En fait, ces excès des adversaires du gaz de schiste détruisent leur crédibilité, alors que le risque, lui, est bien réel. Il est probable que les lobbies pétroliers, très puissants, ont réussi à occulter certains aspects négatifs de l’exploitation du gaz de schiste. M. Abdelmalek Sellal, dans son style très particulier, a lui aussi joué au lobbyiste, en affirmant que les produits chimiques utilisés dans la fracturation hydraulique sont totalement inoffensifs. Pour preuve, ils sont utilisés dans les produits pour lessive et dans les couches pour bébés, a-t-il dit. Il a aussi tenté de justifier l’utilisation de l’eau en quantités abondantes, en rappelant que l’exploitation des puits conventionnels nécessite, elle aussi, beaucoup d’eau.

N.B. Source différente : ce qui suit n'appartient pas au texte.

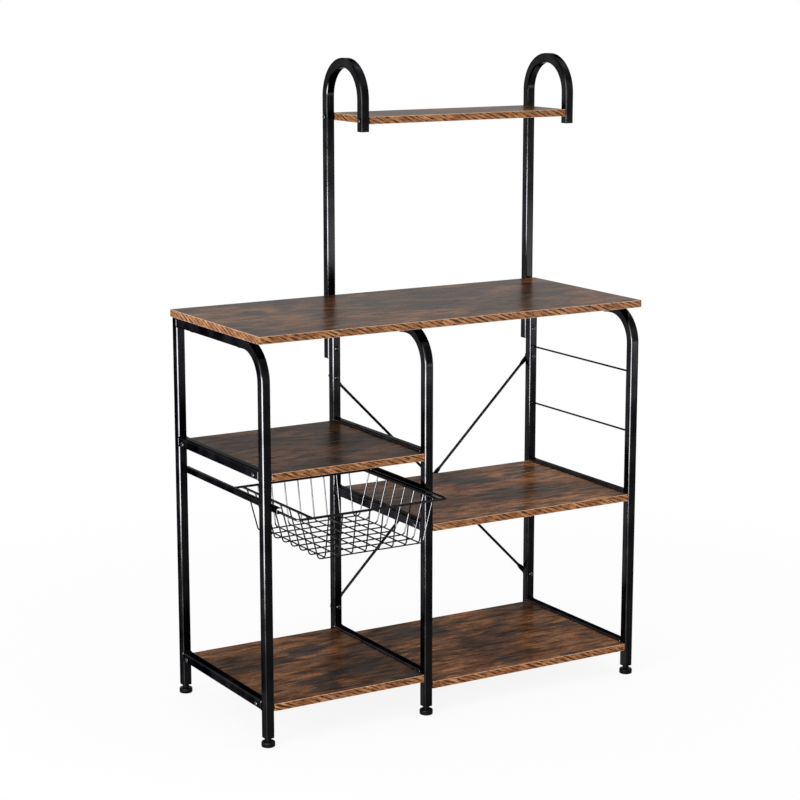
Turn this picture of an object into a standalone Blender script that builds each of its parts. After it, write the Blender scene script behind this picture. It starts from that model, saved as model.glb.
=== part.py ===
"""A microwave stand: three square tube frames, laminate boards, a wire basket and a hutch shelf.

Metres, +Z up. +X runs along the worktop, +Y points to the back, and the origin is on the floor
under the middle of the worktop.
"""
import math

import bmesh
import bpy
from mathutils import Matrix, Vector

# Fits
seat_gap = 0.0003
hole_clearance = 0.0003
cut_overrun = 0.002
merge_distance = 0.00001

# How finely round shapes are divided
corner_steps = 2
bend_steps = 7
hook_steps = 12
hole_sides = 8
foot_steps = 16
bolt_steps = 10
rod_sides = 10
wire_corner_steps = 3
wire_resolution = 2
smooth_angle = math.radians(35)

# Square steel tube of the frames and the hutch
tube_side = 0.020
tube_wall = 0.0012
tube_corner = 0.004

# Worktop and boards
worktop_width = 0.900
worktop_depth = 0.396
worktop_top = 0.817
board_thickness = 0.015
board_edge_round = 0.0007

# The three frames
frame_inset = 0.004
left_bay = 0.344
top_bend_radius = 0.068

# Tops of the boards, and how far the rails stand above their boards
left_shelf_top = 0.5493
right_shelf_top = 0.4015
left_floor_top = 0.0873
right_floor_step = 0.0179
rail_rise = 0.0045

# Angle under the right floor board's inner end
angle_leg = 0.014
angle_wall = 0.0015

# Two thin rods across the right frame, below the worktop's underside
side_rod_radius = 0.002
side_rod_drops = (0.1386, 0.2672)

# Hutch posts and shelf, with drops below the hooks' crowns
hutch_height = 1.318
hook_radius = 0.073
hook_end_drop = 0.146
hutch_shelf_drop = 0.117
post_overlap = 0.1203

# Round headed bolts, and the nut behind the brace's crossing
bolt_radius = 0.003
bolt_head_radius = 0.005
bolt_head_height = 0.0028
bolt_crown_width_share = 0.7
bolt_crown_height_share = 0.75
bolt_rim_height_share = 0.3
bolt_reach = 0.025
bolt_inset = 0.020
nut_width = 0.010
nut_height = 0.005
nut_sides = 6
bolt_past_nut = 0.002

# Holes for the screws that go up through the top rails into the worktop
screw_hole_radius = 0.0023
screw_hole_depth = 0.010
top_screw_shares = (-0.24, 0.32)

# Cross brace behind the right bay
brace_upper_drop = 0.1611
brace_lower_rise = 0.062
brace_rod_radius = 0.003
brace_tab_half_width = 0.0055
brace_tab_thickness = 0.0025
brace_tab_past_bolt = 0.009
brace_tab_length = 0.020
brace_flatten_length = 0.012

# Bolts that hold the hutch posts to the back legs, below the worktop's underside
post_bolt_drops = (0.0981, 0.038)

# Levelling feet and the plugs they screw into
foot_height = 0.018
foot_disc_radius = 0.0137
foot_disc_height = 0.011
foot_disc_edge = 0.002
foot_collar_radius = 0.0065
foot_stud_radius = 0.004
foot_stud_chamfer = 0.0008
foot_stud_top = 0.045
plug_flange = 0.002
plug_depth = 0.018

# Basket runners
runner_drop = 0.0639
runner_height = 0.012
runner_depth = 0.010
runner_wall = 0.0012
runner_past_leg = 0.017

# Wire basket, shown pulled out by basket_pull. Its hanging wires stand nearer the centre leg by
# basket_body_shift
basket_pull = 0.094
basket_home_setback = 0.003
basket_length = 0.294
basket_flange = 0.0254
basket_body_shift = 0.007
basket_rim_radius = 0.0025
basket_rim_play = 0.0015
basket_rim_corner = 0.006
basket_wire_radius = 0.0014
basket_wire_corner = 0.008
weld_sink = 0.0006
basket_depth = 0.0885
basket_side_lean = 0.024
basket_end_lean = 0.016
long_wire_count = 8
long_wire_margin = 0.0115
cross_wire_count = 8
cross_wire_margin = 0.006

# Finishes: colour, roughness and metallic
black_enamel = ((0.012, 0.012, 0.013, 1.0), 0.28, 0.0)
black_plastic = ((0.020, 0.020, 0.021, 1.0), 0.50, 0.0)
black_zinc = ((0.060, 0.060, 0.064, 1.0), 0.25, 1.0)
brown_laminate = ((0.120, 0.062, 0.034, 1.0), 0.42, 0.0)

# Places worked out from the sizes above
half_side = tube_side / 2
leg_y = worktop_depth / 2 - half_side
left_x = -worktop_width / 2 + frame_inset + half_side
right_x = -left_x
centre_x = left_x + tube_side + left_bay
worktop_bottom = worktop_top - board_thickness
frame_top = worktop_bottom - seat_gap
right_floor_top = left_floor_top - right_floor_step
hutch_shelf_top = hutch_height - hutch_shelf_drop
hook_end = hutch_height - hook_end_drop
post_bottom = worktop_bottom - post_overlap
leg_bottom = foot_height + plug_flange + seat_gap
post_y = leg_y + tube_side + seat_gap
hook_y = post_y - 2 * hook_radius
post_face_y = post_y + half_side
bolt_y = leg_y - half_side - bolt_inset

world_x = Vector((1, 0, 0))
world_y = Vector((0, 1, 0))
world_z = Vector((0, 0, 1))

for old in list(bpy.data.objects):
    bpy.data.objects.remove(old, do_unlink=True)

parts = bpy.data.collections.new("microwave_stand")
cutters = bpy.data.collections.new("cutters")
bpy.context.scene.collection.children.link(parts)
bpy.context.scene.collection.children.link(cutters)


def paint(piece, finish):
    """Give the piece a material of its own."""
    colour, roughness, metallic = finish
    material = bpy.data.materials.new(piece.name + "_finish")
    material.use_nodes = True
    shader = material.node_tree.nodes["Principled BSDF"]
    shader.inputs["Base Color"].default_value = colour
    shader.inputs["Roughness"].default_value = roughness
    shader.inputs["Metallic"].default_value = metallic
    piece.data.materials.clear()
    piece.data.materials.append(material)


def place(name, data, finish, location=(0, 0, 0)):
    piece = bpy.data.objects.new(name, data)
    piece.location = location
    parts.objects.link(piece)
    paint(piece, finish)
    return piece


def mesh_from(name, bm, smooth=True):
    mesh = bpy.data.meshes.new(name)
    bm.to_mesh(mesh)
    bm.free()
    if smooth:
        mesh.shade_smooth()
        mesh.set_sharp_from_angle(angle=smooth_angle)
    return mesh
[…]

AUCUN ACCIDENT D’ENVERGURE

Les opposants au gaz de schiste insistent précisément sur ce volet. Pays aride, avec des ressources en eau rares, l’Algérie doit absolument préserver l’immense nappe albienne du Sahara. En évitant de l’exploiter, ou en prenant les mesures strictes pour diminuer les risques, à défaut de les éliminer complètement ?

Deux faits sont établis. D’une part, le gaz de schiste a bouleversé la carte énergétique du monde, en permettant aux Etats-Unis d’envisager une possible indépendance énergétique, et de redevenir le premier producteur de gaz au monde à l’horizon 2030, selon l’Agence Internationale de l’Energie. Il est difficile d’ignorer une telle ressource, si l’Algérie dispose de réserves aussi importantes qu’on le dit.

D’autre part, l’exploitation du gaz de schiste n’a donné lieu, jusqu’à présent, à aucun accident d’envergure connu. Ce qui atténue considérablement le côté cataclysmique qui lui est attribué. Mabrouk Aïb, professeur à l’école polytechnique, est formel : la pollution induite par le gaz de schiste a fait le buzz, mais elle est «infiniment moins grave» que celle due à la mauvaise gestion au quotidien. Faut-il en déduire qu’il faut encourager l’exploitation du gaz de schiste? C’est une autre histoire.